##### DATA SUPPLIED #####

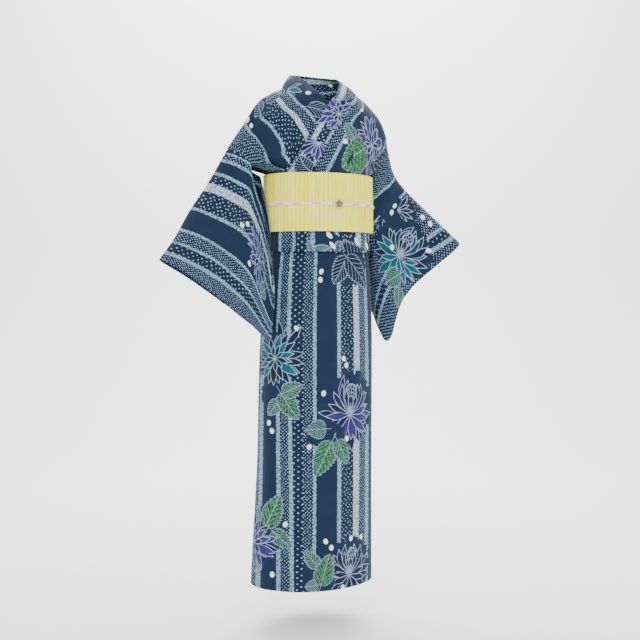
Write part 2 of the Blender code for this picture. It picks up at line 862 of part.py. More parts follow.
def make_body(body, material):
    """Front and back in one piece of cloth, joined along the shoulder fold."""
    points = []
    number = {}
    faces = []
    for behind in (False, True):
        columns = BODY_COLUMNS + (NECK_COLUMNS if behind else 0)
        for column in range(columns + 1):
            for row, point in enumerate(body_column(body, behind, column, columns)):
                if behind and row == 0 and column <= BODY_COLUMNS:
                    number[behind, column, row] = number[False, column, 0]
                    continue
                number[behind, column, row] = len(points)
                points.append(point)
        rows = 1 + max(key[2] for key in number if key[0] == behind)
        part = grid_faces(columns + 1, rows, lambda i, j: number[behind, i, j])
        faces += [tuple(reversed(face)) for face in part] if behind else part
    make_sheet(body.name, points, faces, CLOTH, material)


def make_upper_okumi(material):
    """The left overlap strip's part of the waist tuck."""
    gap = math.degrees(SEAM / SEAM_RADIUS)
    grid = []
    for angle in even_steps(-OVERLAP_SEAM - gap, -OVERLAP_END, STEP):
        heights = OKUMI_ROWS + LOWER_HEIGHTS[3:]
        column = [ring_point(angle, height, OVER_LIFT) for height in heights]
        grid.append(column + tuck_points(angle, OVER_LIFT))
    make_grid("okumi_left_upper", grid, CLOTH, material)


# ---------------------------------------------------------------- the collar
COLLAR_ACROSS = 4         # points across the band
COLLAR_TILT = 0.6         # how far up the band's bulge looks
COLLAR_SEAM = 0.0012      # gap between the collar and the body


def collar_ends(sign, station):
    """The free edge and the seam of the collar at one of its stations."""
    row = COLLAR[station]
    down = (station - SHOULDER_STATION) / (WAIST_STATION - SHOULDER_STATION)
    lift = (OVER_LIFT if sign > 0 else BODY_LIFT) * smooth(down * SETTLE)
    if sign > 0:
        free_x, seam_x = row.free_x, row.seam_x
    else:
        mirror = 2.0 * THROAT_X * row.crossed
        free_x, seam_x = mirror - row.free_x, mirror - row.seam_x
    behind = station < SHOULDER_STATION
    seam = chest_or_ring(seam_x, row.seam_z, behind, lift)
    standing = Vector((free_x, row.free_y, row.free_z))
    lying = chest_or_ring(free_x, row.free_z, behind, lift)
    return seam, standing.lerp(lying, row.on_body), row.on_body, behind, lift


def chest_or_ring(across, height, behind, lift):
    """A point on the chest, or on the trunk where that is lower than the waist."""
    if height >= WAIST_HEIGHT:
        return chest_point(across, height, behind, lift)
    form = form_below(height)
    angle = math.degrees(math.asin((across - form.centre) / form.half_width))
    return ring_point(angle, height, lift)


def collar_column(sign, station):
    """Points across the collar band, from its seam to its free edge."""
    seam, free, on_body, behind, lift = collar_ends(sign, station)
    along = seam - free
    seam = seam - along.normalized() * COLLAR_SEAM
    outward = Vector((seam.x, seam.y, 0.0)).normalized() + Vector((0.0, 0.0, COLLAR_TILT))
    outward = (outward - along * (outward.dot(along) / along.length_squared)).normalized()
    points = []
    for i in range(COLLAR_ACROSS):
        share = i / (COLLAR_ACROSS - 1)
        straight = seam.lerp(free, share)
        lying = chest_or_ring(straight.x, straight.z, behind, lift)
        bulge = outward * COLLAR_BULGE * math.sin(math.pi * share)
        points.append((straight + bulge).lerp(lying, on_body))
    return points


def make_collar(material):
    """One band, from the left front end round the neck to the right front end."""
    stations = range(len(COLLAR))
    grid = [collar_column(1.0, station) for station in reversed(stations)]
    grid += [collar_column(-1.0, station) for station in stations[1:]]
    make_grid("collar", grid, COLLAR_WALL, material)


# ---------------------------------------------------------------- the belt
BELT_START = 160.0        # inner end of the belt, behind
BELT_TURN = 400.0         # the outer end overlaps the inner one
LAP_START = 340.0         # where the outer end starts to rise over the inner one
LAP_SPAN = 20.0
BELT_HEIGHTS = (BELT_BOTTOM, -0.318, CORD_HEIGHT, -0.206, BELT_TOP)
BELT_EDGE_DIP = 0.0006    # the belt's edges are drawn in
TAIL_SPREAD = 33.0        # half of the angle that the folded tail covers
TAIL_LIFT = BELT_LIFT + 2 * BELT_WALL + 2 * SEAM + BELT_WALL
BEHIND_CORD_LIFT = TAIL_LIFT + SEAM
TAIL_PUFF = 0.020         # space inside the folded tail
TAIL_TOP = -0.174
TAIL_BOTTOM = -0.356
TAIL_ARC = (0.0, 45.0, 90.0, 135.0, 180.0)
TAIL_STEP = 9.0
FRONT_CORD_RISE = 0.0022  # the cord stands away where the slide holds it
FRONT_RISE_REACH = 16.0   # angles from the slide, and past the tail's edge, of the cord's rise
TAIL_RISE_REACH = 12.0
RISE_SPAN = 10.0
SLIDE_ANGLE = 0.0


class SectionPoint(NamedTuple):
    """A corner of the cord's flat section: share of its width, share of its thickness."""

    up: float
    out: float


CORD_SECTION = (
    SectionPoint(-0.50, 0.30),
    SectionPoint(-0.50, 0.70),
    SectionPoint(-0.32, 1.00),
    SectionPoint(0.32, 1.00),
    SectionPoint(0.50, 0.70),
    SectionPoint(0.50, 0.30),
    SectionPoint(0.32, 0.00),
    SectionPoint(-0.32, 0.00),
)


def belt_lift(turned):
    """Lift of the belt: its outer end lies on its inner end."""
    return BELT_LIFT + (BELT_WALL + SEAM) * smooth((turned - LAP_START) / LAP_SPAN)


def make_belt(material):
    """The belt's band, wound once round with its ends lapped behind."""
    grid = []
    for turned in even_steps(0.0, BELT_TURN, STEP):
        column = []
        for height in BELT_HEIGHTS:
            dip = BELT_EDGE_DIP if height in (BELT_TOP, BELT_BOTTOM) else 0.0
            column.append(ring_point(BELT_START + turned, height, belt_lift(turned) - dip))
        grid.append(column)
    make_grid("obi_wrap", grid, BELT_WALL, material)


def make_tail(material):
    """The belt's tail, folded over the cord behind: a flat loop open at both sides."""
    middle = (TAIL_TOP + TAIL_BOTTOM) / 2.0
    half = (TAIL_TOP - TAIL_BOTTOM) / 2.0 - TAIL_PUFF / 2.0
    arc = [math.radians(angle) for angle in TAIL_ARC]
    section = [(math.cos(a), middle + half + math.sin(a) * TAIL_PUFF / 2.0) for a in arc]
    section.append((-1.0, middle))
    section += [(-math.cos(a), middle - half - math.sin(a) * TAIL_PUFF / 2.0) for a in arc]
    section.append((1.0, middle))
    points = []
    spread = even_steps(BACK_SEAM - TAIL_SPREAD, BACK_SEAM + TAIL_SPREAD, TAIL_STEP)
    for angle in spread:
        for out, height in section:
            puff = TAIL_PUFF * (0.5 + 0.5 * out)
            points.append(ring_point(angle, height, TAIL_LIFT + puff))
    count = len(section)
    faces = grid_faces(len(spread), count + 1, lambda i, j: i * count + j % count)
    known = (faces[count - 1], Vector((0.0, 1.0, 0.0)))
    make_sheet("obi_tail_loop", points, faces, BELT_WALL, material, known)


def cord_lift(angle):
    """Lift of the cord: over the tail's inner side behind, and into the slide in front."""
    behind = smooth((TAIL_SPREAD + TAIL_RISE_REACH - abs(angle - BACK_SEAM)) / RISE_SPAN)
    turn = (angle - SLIDE_ANGLE + BACK_SEAM) % 360.0 - BACK_SEAM
    front = smooth((FRONT_RISE_REACH - abs(turn)) / RISE_SPAN)
    return mix(CORD_LIFT, BEHIND_CORD_LIFT, behind) + FRONT_CORD_RISE * front


def make_cord(material):
    """A flat braid round the belt, a closed ring."""
    angles = [i * STEP for i in range(round(360.0 / STEP))]
    count = len(CORD_SECTION)
    points = []
    for angle in angles:
        for corner in CORD_SECTION:
            height = CORD_HEIGHT + corner.up * CORD_WIDTH
            lift = cord_lift(angle) + corner.out * CORD_THICK
            points.append(ring_point(angle, height, lift))
    total = len(angles)
    faces = grid_faces(total + 1, count + 1, lambda i, j: (i % total) * count + j % count)
    mesh = bpy.data.meshes.new("belt_cord")
    mesh.from_pydata(points, [], faces)
    mesh.materials.append(material)
    cord = bpy.data.objects.new("belt_cord", mesh)
    bpy.context.scene.collection.objects.link(cord)


# ---------------------------------------------------------------- the cord slide
PETALS = 5
PETAL_POINTS = 4
PETAL_REACH = 0.0100
PETAL_WAVE = 0.16
PLATE_THICK = 0.0030
KEEPER_WIDTH = 0.0070
KEEPER_WALL = 0.0011
KEEPER_SLACK = 0.0006
SLOT_REACH = 0.0140       # the slot is cut right through the keeper


def make_box(name, centre, size):
    """A plain box."""
    bpy.ops.mesh.primitive_cube_add(size=1.0, location=centre)
    box = bpy.context.active_object
    box.name = name
    box.scale = size
    bpy.ops.object.transform_apply(location=False, rotation=False, scale=True)
    return box


def combine(piece, other, operation):
    """Add a box to a piece, or cut it away."""
    change = piece.modifiers.new(other.name, "BOOLEAN")
    change.operation = operation
    change.solver = "EXACT"
    change.object = other
    other.hide_render = True
    other.display_type = "WIRE"


def make_slide(material):
    """A small flower plate with a keeper round the cord behind it."""
    cord_back = ring_point(SLIDE_ANGLE, CORD_HEIGHT, cord_lift(SLIDE_ANGLE))
    cord_front = cord_back.y - CORD_THICK
    plate_back = cord_front - KEEPER_SLACK
    outline = []
    for i in range(PETALS * PETAL_POINTS):
        turn = math.tau * i / (PETALS * PETAL_POINTS)
        reach = PETAL_REACH * (1.0 + PETAL_WAVE * math.cos(PETALS * turn)) / (1.0 + PETAL_WAVE)
        outline.append((cord_back.x + reach * math.sin(turn), CORD_HEIGHT + reach * math.cos(turn)))
    points = [(x, y, z) for y in (plate_back, plate_back - PLATE_THICK) for x, z in outline]
    count = len(outline)
    faces = [tuple(range(count)), tuple(reversed(range(count, 2 * count)))]
    faces += [(i, count + i, count + (i + 1) % count, (i + 1) % count) for i in range(count)]
    mesh = bpy.data.meshes.new("cord_slide")
    mesh.from_pydata(points, [], faces)
    mesh.materials.append(material)
    slide = bpy.data.objects.new("cord_slide", mesh)
    bpy.context.scene.collection.objects.link(slide)
    keeper_back = cord_back.y + KEEPER_SLACK + KEEPER_WALL
    depth = keeper_back - plate_back + PLATE_THICK / 2.0
    middle = keeper_back - depth / 2.0
    height = CORD_WIDTH + 2 * (KEEPER_SLACK + KEEPER_WALL)
    block = make_box("keeper_block", (cord_back.x, middle, CORD_HEIGHT), (KEEPER_WIDTH, depth, height))
    combine(slide, block, "UNION")
    slot_depth = CORD_THICK + 2 * KEEPER_SLACK
    slot_middle = cord_back.y - CORD_THICK / 2.0
    slot = make_box(
        "keeper_slot",
        (cord_back.x, slot_middle, CORD_HEIGHT),
        (SLOT_REACH, slot_depth, CORD_WIDTH + 2 * KEEPER_SLACK),
    )
    combine(slide, slot, "DIFFERENCE")


class Finish(NamedTuple):
    """A plain finish."""

    name: str
    colour: tuple
    roughness: float


FINISHES = (
    Finish("cotton_print", (0.014, 0.040, 0.122), 0.86),
    Finish("belt_weave", (0.84, 0.69, 0.20), 0.62),
    Finish("cord_braid", (0.80, 0.74, 0.74), 0.55),
    Finish("slide_metal", (0.36, 0.20, 0.14), 0.40),
)


def main():
    """Build the whole robe."""
    clear_scene()
    cotton, woven, braid, metal = (make_material(*finish) for finish in FINISHES)
    make_skirt(cotton)
    for sleeve in SLEEVES:
        make_sleeve(sleeve, cotton)
    right, left = SLEEVES
    make_body(BodyCut("body_right", right, False, UNDER_FRONT_END), cotton)
    make_body(BodyCut("body_left", left, True, -OVERLAP_SEAM), cotton)
    make_upper_okumi(cotton)
    make_collar(cotton)
    make_belt(woven)
    make_tail(woven)
    make_cord(braid)
    make_slide(metal)


if __name__ == "__main__":
    main()
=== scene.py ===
"""Looks of a cotton yukata robe, worn with its belt, cord and cord slide.

Metres, +Z up. The wearer faces -Y and the wearer's left is +X. The origin is between
the shoulders. Every cloth piece is a thin shell on the form of its solid, and carries
its own cloth coordinates: metres across the bolt, and metres along it.
"""

import logging
import math
from dataclasses import dataclass, field
from enum import Enum
from typing import Callable, Iterable, NamedTuple, Sequence, Union

import bmesh
import bpy
import numpy as np
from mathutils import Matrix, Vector


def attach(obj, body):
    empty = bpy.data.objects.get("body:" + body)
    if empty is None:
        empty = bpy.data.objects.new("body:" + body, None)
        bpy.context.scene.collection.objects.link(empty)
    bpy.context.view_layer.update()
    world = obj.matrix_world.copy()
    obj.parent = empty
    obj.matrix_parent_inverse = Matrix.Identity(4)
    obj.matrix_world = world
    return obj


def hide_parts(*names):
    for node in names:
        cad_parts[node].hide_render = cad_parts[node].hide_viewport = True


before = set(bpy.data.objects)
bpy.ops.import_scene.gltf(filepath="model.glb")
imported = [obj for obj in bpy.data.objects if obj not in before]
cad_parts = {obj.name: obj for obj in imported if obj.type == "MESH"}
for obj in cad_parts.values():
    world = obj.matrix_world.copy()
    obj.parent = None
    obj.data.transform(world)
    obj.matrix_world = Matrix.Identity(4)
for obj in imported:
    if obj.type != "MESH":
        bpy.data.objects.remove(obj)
log = logging.getLogger("yukata")

Array = np.ndarray
Material = bpy.types.Material
Piece = bpy.types.Object
Number = Union[float, Array]
Size2 = tuple[float, float]
Colour = tuple[float, float, float]
Line = tuple[Array, Array]
Socket = Union["Wire", float, Sequence[float]]
Wires = dict[str, "Wire"]
Stop = tuple[float, Colour]

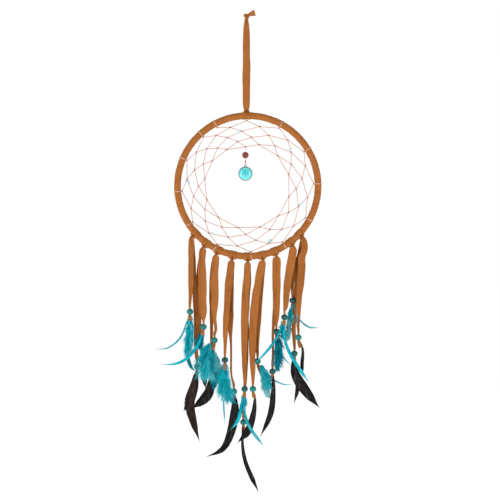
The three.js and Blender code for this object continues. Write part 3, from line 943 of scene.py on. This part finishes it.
def hitch(skin, centre, out, spread, width, seed, bulge=0.8):
    """A lark's head round the hoop: two soft bands, a thin cord on the front of each painted
    dark as the shade of its fold, and the bight that lies across them, painted dark as shade.
    They part and bulge at the hoop's outer edge, out being the way from the hoop's middle."""
    along = Vector((-out.z, 0, out.x))
    if along.x < 0:
        along = -along
    for hand in (-1, 1):
        places, widths, tones = [], [], []
        lean = 0.10 * noise.noise(Vector((seed, hand * 3, 0)))
        for k in range(40):
            a = 2 * math.pi * k / 40
            ring = out * math.cos(a) + FRONT * math.sin(a)
            ruffle = noise.noise(Vector((seed, hand * 5, 1.6 * math.cos(a))) + ring)
            edge = max(0, math.cos(a)) ** 3
            reach = WRAP_RADIUS + (0.3 + 0.25 * ruffle + bulge * edge) * MM
            apart = 0.9 + 0.12 * edge + lean * math.sin(a)
            places.append(centre + ring * reach + along * hand * spread * apart)
            widths.append(width * (0.96 + 0.12 * ruffle - 0.1 * edge))
            tones.append(0.5 + 0.3 * ruffle)
        ring_lace(skin, places, widths, centre, along, tones)
        rise = 1.0 + 0.5 * noise.noise(Vector((seed * 1.7, hand * 7, 2)))
        fold = []
        for a, offset, radius in (
            (rise, 0.25, 0.25), (rise * 0.62, 0.45, 0.5), (0.34, 1.3, 0.7), (0.02, 3.3, 0.45),
        ):
            ring = out * math.cos(a) + FRONT * math.sin(a)
            place = centre + ring * (WRAP_RADIUS + 0.95 * MM) + along * hand * offset * MM
            fold.append((*place, radius * MM))
        # A thin cord painted very dark: painted shade in the band's fold.
        skin.cord(*ribbon(fold, 12), 8, -0.6)
    bight = []
    for k in range(13):
        u = k / 6 - 1
        lift = 1 - u * u
        ring = (out * (0.9 + 0.1 * lift) + FRONT * 0.34).normalized()
        place = centre + ring * (WRAP_RADIUS + (0.5 + 1.7 * lift) * MM)
        bight.append(place + along * u * spread * 1.1)
    # The bight is painted dark, as shade.
    skin.lace(bight, [(2.8 - 0.8 * abs(k / 6 - 1)) * MM for k in range(13)], [1.2 * MM] * 13,
              [(out * 0.66 - FRONT * 0.78)] * 13, 0.25, [0.12] * 13, points=7)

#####

- EXERCISE DESCRIPTION
In the listing above, locate the line containing "for sleeve in" and the line containing "and cord slide.". Transcribe those two lines and everything between them, exactly as written.

- COMPLETED TASK
    for sleeve in SLEEVES:
        make_sleeve(sleeve, cotton)
    right, left = SLEEVES
    make_body(BodyCut("body_right", right, False, UNDER_FRONT_END), cotton)
    make_body(BodyCut("body_left", left, True, -OVERLAP_SEAM), cotton)
    make_upper_okumi(cotton)
    make_collar(cotton)
    make_belt(woven)
    make_tail(woven)
    make_cord(braid)
    make_slide(metal)


if __name__ == "__main__":
    main()
=== scene.py ===
"""Looks of a cotton yukata robe, worn with its belt, cord and cord slide.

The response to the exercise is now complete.